**Instructions for the task**: The material below holds a span beginning at the line with "Write part 5" and ending at the line with "washer_thickness: float = 0.28". Quote that span exactly, both ends included, and only that span.

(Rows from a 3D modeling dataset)
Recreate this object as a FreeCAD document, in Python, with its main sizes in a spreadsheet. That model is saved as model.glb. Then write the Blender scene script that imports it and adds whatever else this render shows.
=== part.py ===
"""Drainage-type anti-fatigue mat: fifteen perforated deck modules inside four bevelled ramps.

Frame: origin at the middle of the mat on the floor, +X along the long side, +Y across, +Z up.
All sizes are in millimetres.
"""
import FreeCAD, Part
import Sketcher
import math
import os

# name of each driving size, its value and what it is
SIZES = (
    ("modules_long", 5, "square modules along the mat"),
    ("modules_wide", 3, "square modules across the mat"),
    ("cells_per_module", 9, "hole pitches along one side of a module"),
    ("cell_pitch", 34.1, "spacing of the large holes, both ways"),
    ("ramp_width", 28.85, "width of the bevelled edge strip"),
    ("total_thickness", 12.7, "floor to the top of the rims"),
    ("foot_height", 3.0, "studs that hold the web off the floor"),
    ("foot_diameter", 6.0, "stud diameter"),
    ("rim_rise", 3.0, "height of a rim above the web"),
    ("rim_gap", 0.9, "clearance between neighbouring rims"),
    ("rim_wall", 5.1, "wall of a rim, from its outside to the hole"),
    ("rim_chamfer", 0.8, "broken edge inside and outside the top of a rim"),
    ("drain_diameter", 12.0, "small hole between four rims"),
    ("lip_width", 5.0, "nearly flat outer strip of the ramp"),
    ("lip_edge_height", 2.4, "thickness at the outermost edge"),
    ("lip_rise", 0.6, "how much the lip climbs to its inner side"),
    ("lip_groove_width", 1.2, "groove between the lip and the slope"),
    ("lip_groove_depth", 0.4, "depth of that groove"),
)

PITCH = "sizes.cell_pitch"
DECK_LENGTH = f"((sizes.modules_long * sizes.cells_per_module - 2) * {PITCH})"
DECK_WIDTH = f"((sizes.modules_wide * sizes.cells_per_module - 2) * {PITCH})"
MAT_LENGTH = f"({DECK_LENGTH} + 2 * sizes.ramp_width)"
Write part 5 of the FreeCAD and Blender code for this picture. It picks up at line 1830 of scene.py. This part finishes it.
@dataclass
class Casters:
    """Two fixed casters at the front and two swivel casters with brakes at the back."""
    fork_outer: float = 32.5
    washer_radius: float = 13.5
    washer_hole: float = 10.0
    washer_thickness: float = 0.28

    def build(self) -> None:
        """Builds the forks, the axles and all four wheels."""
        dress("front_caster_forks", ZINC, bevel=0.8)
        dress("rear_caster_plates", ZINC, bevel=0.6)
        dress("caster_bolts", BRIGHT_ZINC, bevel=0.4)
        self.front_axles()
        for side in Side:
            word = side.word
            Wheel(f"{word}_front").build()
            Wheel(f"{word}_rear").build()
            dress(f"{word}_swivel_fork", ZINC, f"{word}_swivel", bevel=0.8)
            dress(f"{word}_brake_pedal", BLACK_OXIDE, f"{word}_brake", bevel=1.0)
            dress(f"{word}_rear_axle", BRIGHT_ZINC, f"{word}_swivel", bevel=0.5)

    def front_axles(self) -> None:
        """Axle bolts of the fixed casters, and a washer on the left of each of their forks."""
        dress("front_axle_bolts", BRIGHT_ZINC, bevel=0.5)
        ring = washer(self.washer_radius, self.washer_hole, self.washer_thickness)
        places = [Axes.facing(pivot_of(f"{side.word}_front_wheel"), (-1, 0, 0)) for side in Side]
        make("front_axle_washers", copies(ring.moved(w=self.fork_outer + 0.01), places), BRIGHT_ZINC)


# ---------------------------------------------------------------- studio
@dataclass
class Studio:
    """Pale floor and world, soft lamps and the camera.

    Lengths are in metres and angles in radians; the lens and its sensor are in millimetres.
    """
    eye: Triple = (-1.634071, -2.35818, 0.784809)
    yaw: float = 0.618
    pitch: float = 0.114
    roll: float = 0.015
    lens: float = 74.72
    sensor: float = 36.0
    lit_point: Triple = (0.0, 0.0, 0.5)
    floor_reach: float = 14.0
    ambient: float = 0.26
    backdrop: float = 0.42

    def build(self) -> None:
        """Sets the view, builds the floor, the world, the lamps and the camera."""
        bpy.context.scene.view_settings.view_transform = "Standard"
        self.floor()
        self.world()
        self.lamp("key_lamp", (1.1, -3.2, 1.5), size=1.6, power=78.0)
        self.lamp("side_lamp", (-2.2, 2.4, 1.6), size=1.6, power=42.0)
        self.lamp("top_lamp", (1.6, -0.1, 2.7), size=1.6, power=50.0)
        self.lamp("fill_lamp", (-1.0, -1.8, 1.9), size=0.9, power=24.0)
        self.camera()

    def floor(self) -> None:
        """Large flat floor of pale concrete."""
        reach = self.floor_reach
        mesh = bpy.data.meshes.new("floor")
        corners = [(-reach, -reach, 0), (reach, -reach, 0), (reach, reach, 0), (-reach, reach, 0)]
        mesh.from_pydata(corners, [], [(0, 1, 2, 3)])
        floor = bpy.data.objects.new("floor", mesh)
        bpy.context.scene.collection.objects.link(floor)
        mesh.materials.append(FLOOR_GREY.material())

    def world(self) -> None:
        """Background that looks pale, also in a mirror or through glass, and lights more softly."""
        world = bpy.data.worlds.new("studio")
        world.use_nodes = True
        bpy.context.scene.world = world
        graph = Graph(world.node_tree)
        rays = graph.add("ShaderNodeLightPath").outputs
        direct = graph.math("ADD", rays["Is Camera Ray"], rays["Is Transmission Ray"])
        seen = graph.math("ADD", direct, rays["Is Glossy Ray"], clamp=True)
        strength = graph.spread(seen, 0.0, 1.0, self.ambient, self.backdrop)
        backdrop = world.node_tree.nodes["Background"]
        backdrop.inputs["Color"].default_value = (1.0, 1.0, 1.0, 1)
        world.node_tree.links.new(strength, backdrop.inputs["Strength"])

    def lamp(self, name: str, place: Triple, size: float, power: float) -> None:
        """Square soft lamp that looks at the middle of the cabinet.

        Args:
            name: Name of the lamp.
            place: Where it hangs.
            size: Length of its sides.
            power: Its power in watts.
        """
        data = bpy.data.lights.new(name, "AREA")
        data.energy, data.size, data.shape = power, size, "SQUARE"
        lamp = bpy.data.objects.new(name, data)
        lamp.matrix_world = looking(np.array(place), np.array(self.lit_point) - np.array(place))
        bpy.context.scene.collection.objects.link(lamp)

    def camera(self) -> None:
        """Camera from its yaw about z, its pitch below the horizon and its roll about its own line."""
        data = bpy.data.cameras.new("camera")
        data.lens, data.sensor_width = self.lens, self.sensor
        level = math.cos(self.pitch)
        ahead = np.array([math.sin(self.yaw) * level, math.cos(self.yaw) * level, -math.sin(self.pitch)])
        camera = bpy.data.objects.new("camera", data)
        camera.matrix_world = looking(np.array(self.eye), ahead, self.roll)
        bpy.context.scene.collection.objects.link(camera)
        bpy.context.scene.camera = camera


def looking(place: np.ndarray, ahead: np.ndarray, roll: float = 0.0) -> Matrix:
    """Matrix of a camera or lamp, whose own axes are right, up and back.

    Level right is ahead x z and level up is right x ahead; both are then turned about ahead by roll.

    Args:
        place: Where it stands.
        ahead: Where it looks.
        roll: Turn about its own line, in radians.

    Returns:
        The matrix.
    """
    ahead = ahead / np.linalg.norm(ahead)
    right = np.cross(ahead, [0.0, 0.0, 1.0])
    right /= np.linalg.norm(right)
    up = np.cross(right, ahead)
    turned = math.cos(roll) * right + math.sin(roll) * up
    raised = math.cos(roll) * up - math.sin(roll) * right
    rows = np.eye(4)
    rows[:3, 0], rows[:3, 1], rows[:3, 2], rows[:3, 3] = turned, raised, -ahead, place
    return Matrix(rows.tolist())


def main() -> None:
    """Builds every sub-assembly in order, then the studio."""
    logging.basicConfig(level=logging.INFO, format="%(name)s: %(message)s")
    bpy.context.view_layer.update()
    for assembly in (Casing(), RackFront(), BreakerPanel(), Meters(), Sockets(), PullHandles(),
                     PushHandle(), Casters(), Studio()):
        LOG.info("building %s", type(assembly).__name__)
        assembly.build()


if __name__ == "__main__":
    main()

**Reply to the task**:
Write part 5 of the FreeCAD and Blender code for this picture. It picks up at line 1830 of scene.py. This part finishes it.
@dataclass
class Casters:
    """Two fixed casters at the front and two swivel casters with brakes at the back."""
    fork_outer: float = 32.5
    washer_radius: float = 13.5
    washer_hole: float = 10.0
    washer_thickness: float = 0.28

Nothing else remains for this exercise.